## SOURCE MATERIAL
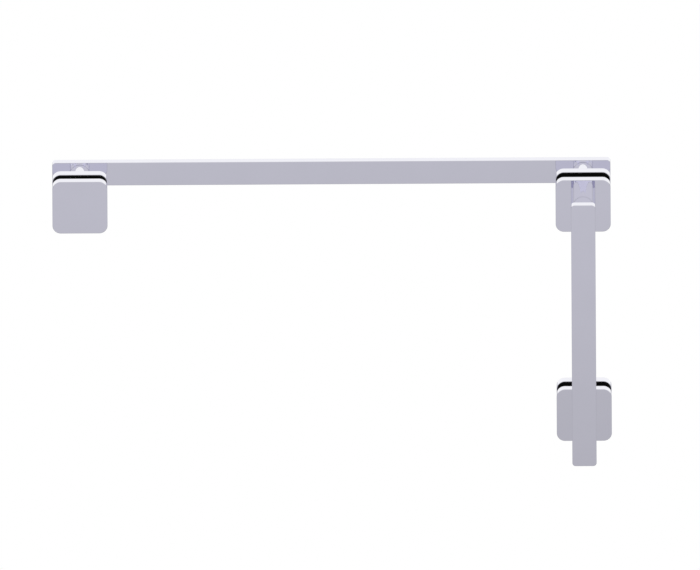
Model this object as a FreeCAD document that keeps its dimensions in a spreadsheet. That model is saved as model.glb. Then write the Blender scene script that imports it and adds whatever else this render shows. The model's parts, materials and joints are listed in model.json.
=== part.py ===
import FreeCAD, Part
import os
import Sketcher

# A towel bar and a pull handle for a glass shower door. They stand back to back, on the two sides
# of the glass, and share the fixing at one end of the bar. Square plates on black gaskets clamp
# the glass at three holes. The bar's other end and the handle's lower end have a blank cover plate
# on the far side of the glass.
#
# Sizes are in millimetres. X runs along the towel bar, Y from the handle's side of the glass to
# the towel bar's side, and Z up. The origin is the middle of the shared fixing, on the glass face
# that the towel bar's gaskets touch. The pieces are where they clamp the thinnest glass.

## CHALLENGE
Set down all of the data above, word for word.

## EXPECTED ANSWER
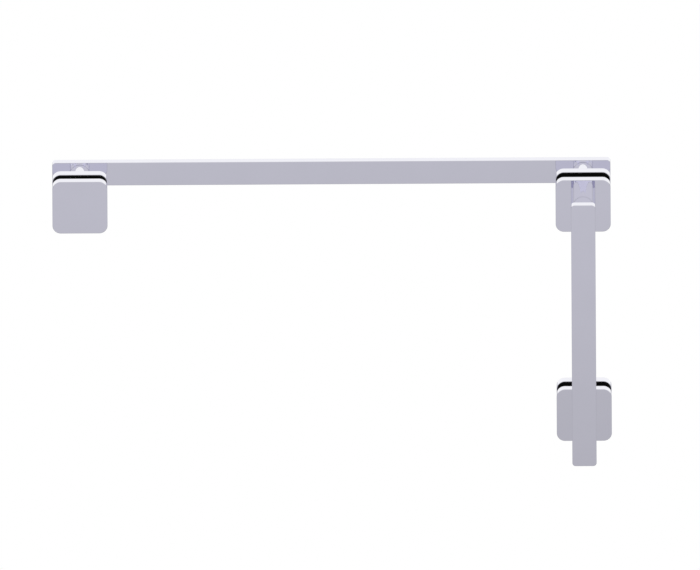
Model this object as a FreeCAD document that keeps its dimensions in a spreadsheet. That model is saved as model.glb. Then write the Blender scene script that imports it and adds whatever else this render shows. The model's parts, materials and joints are listed in model.json.
=== part.py ===
import FreeCAD, Part
import os
import Sketcher

# A towel bar and a pull handle for a glass shower door. They stand back to back, on the two sides
# of the glass, and share the fixing at one end of the bar. Square plates on black gaskets clamp
# the glass at three holes. The bar's other end and the handle's lower end have a blank cover plate
# on the far side of the glass.
#
# Sizes are in millimetres. X runs along the towel bar, Y from the handle's side of the glass to
# the towel bar's side, and Z up. The origin is the middle of the shared fixing, on the glass face
# that the towel bar's gaskets touch. The pieces are where they clamp the thinnest glass.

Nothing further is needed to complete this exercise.